Thanks,the 556 is a good deal . PSA has 1000 LC M855 for $419 plus shipping


----------



## csi-tech (Apr 13, 2013)

Our Wal Marts suck.


----------



## retired guard (Mar 7, 2013)

It's spotty. In NV still in shortage mode. Right now visiting grand kids in AZ no shortage except .22 lr. Lady at Walmart said last shortage 22 lr and 9mm were the first to go away and last to come back she expects the same this time.


----------



## roy (May 25, 2013)

Only thing I haven't seen much of at Walmart is .22lr. They even had .357 Sig.


----------



## LunaticFringeInc (Nov 20, 2012)

The prices at walmart are very dependant upon if there is a lot of competition in your area as walmart will generally try to under cut their price. For example...Academy sells Tula Ammo 5.56 for 5.89 a box, Bass Pro and Cabelas are quiet similar in this are and a reasonable drive if your in the DFW area, but go to walmart and the same ammo is 5.27 a box.

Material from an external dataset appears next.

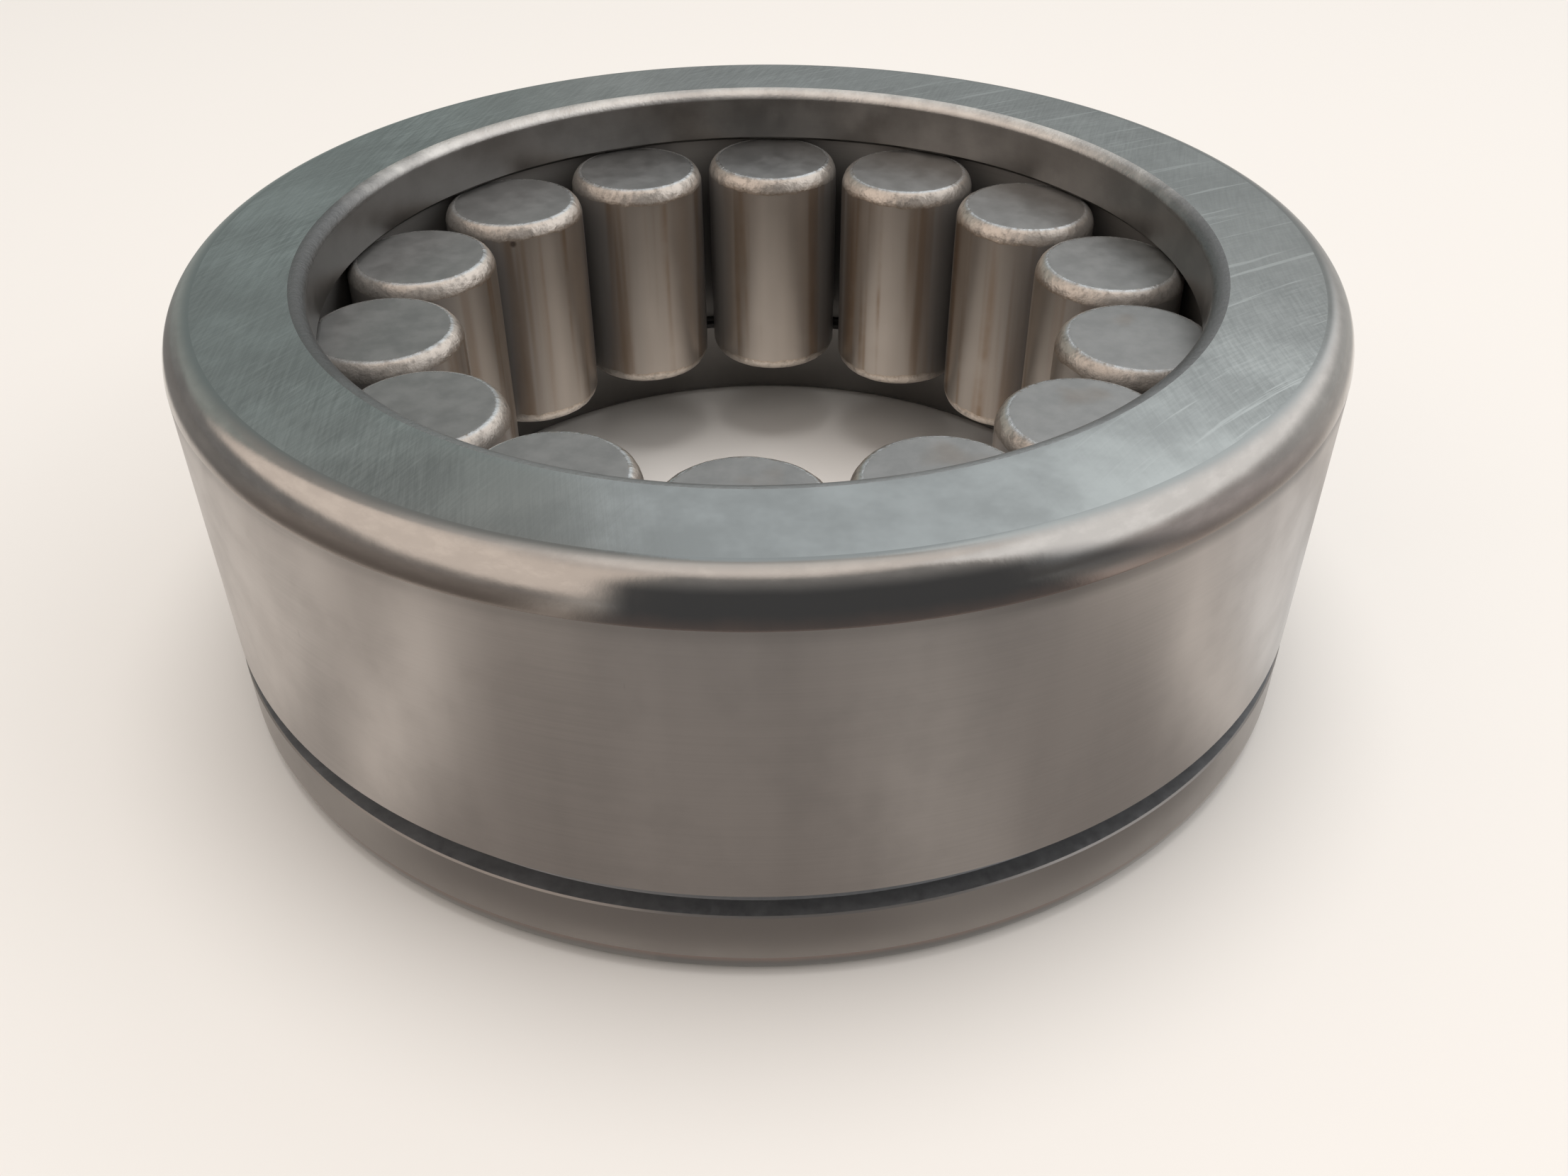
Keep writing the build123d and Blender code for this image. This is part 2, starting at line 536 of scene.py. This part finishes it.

Our local walmart hands down has cheaper prices on ammo than everyone else in town playing the ammo game.


----------



## AquaHull (Jun 10, 2012)

I've noticed the WalMart in Comstock Park MI has higher ammo prices than the Fremont MI store.

There are lots of gun stores around Comstock Park, but WalMart is still cheaper in the that area.


----------



## MI.oldguy (Apr 18, 2013)

About the same here,upper peninsula of Michigan.with a lot of the green tip 62 gr 5.56,$69.99 bx/150. a hell of alot of the overrun 12ga buck at wally's too.a lot of centerfire rifle like .270,.308,30-06,etc,found a place with some pistol ammo too.some good .38 spl+p and some 9mm but high priced,but I guess some good jhp's at a buck a round is a bargain if you can find it and it would save your life.no.22lr at all at this time.


----------